На следующий день наши долгожданные гости отправились дальше — преследовать врага. Все мы собирали их в путь, желали скорейшей победы. Бабушка положила в авоську завёрнутые в холст куски мяса, дедушка — большой кисет махорки и табака-самосада, а я принёс найденный и припрятанный патрон, отдал нашим бойцам и сказал: “Дядя полковник, отомсти фашистам за моего погибшего отца”.
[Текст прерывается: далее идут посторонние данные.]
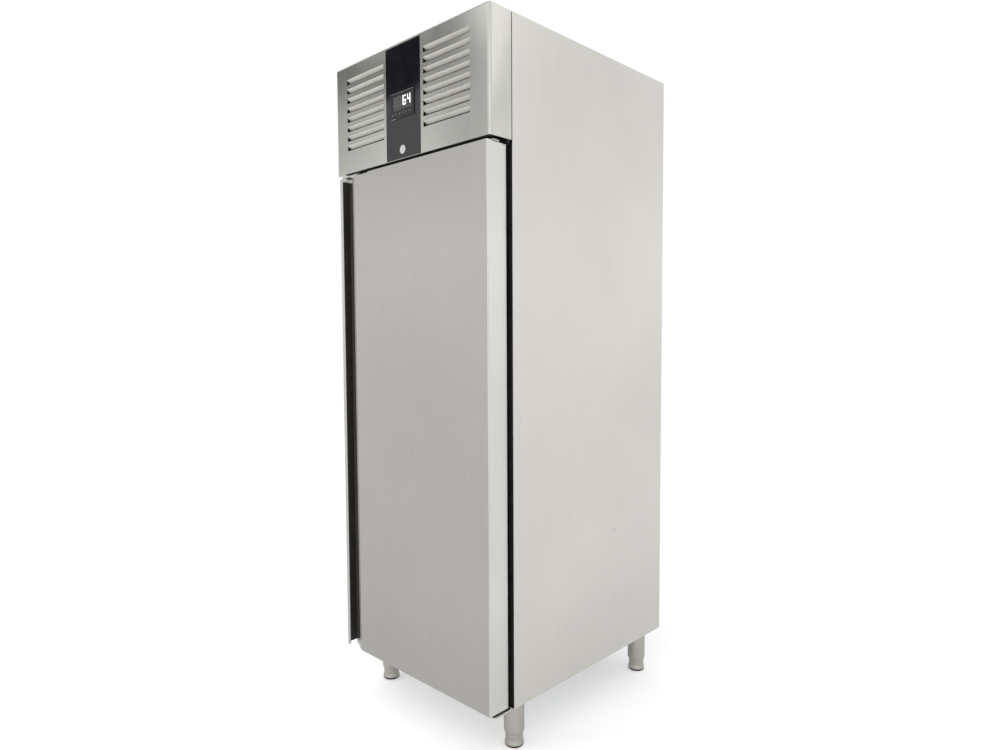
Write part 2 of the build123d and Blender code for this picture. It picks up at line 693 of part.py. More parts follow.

Когда в 1951 году мы переехали на родину мамы в Курск и пришли в школу № 25 устраивать меня на учёбу, на двери директора увидели табличку “Нестеров Михаил Дмитриевич”. Хозяин кабинета приветливо нас встретил, предложил чаю и спросил, откуда мы приехали. Когда мама сказала, что мы из станицы Ладожской Краснодарского края, Михаил Дмитриевич оживился и стал рассказывать, как он со своим полком освобождал эту станицу. Он вспомнил, как его с сослуживцами встретили в доме на улице Окраинной, как радушно их приняли хозяин дома, его жена и две невестки — жёны погибших на войне сыновей. Ещё вспомнил, что у одной из них было редкое имя — Таисия. Тогда мы поняли, что перед нами тот самый полковник Красной армии, который останавливался у нас в доме, а мама сказала, что она — та самая невестка Таисия, имя которой он запомнил. Взаимному удивлению и радости не было предела. Оказалось, что Михаил Дмитриевич с боями дошёл до Берлина, а потом вернулся в родной Курск, к своей довоенной профессии учителя. В 1953 году, вручая мне аттестат зрелости и зная, что я решил поступать в институт в Ленинграде — городе, защищая который погиб мой папа, он по-отцовски напутствовал меня и пожелал успехов. Может, от его добрых пожеланий я поступил в институт и в 1958 году получил диплом инженера-электромеханика путей сообщения.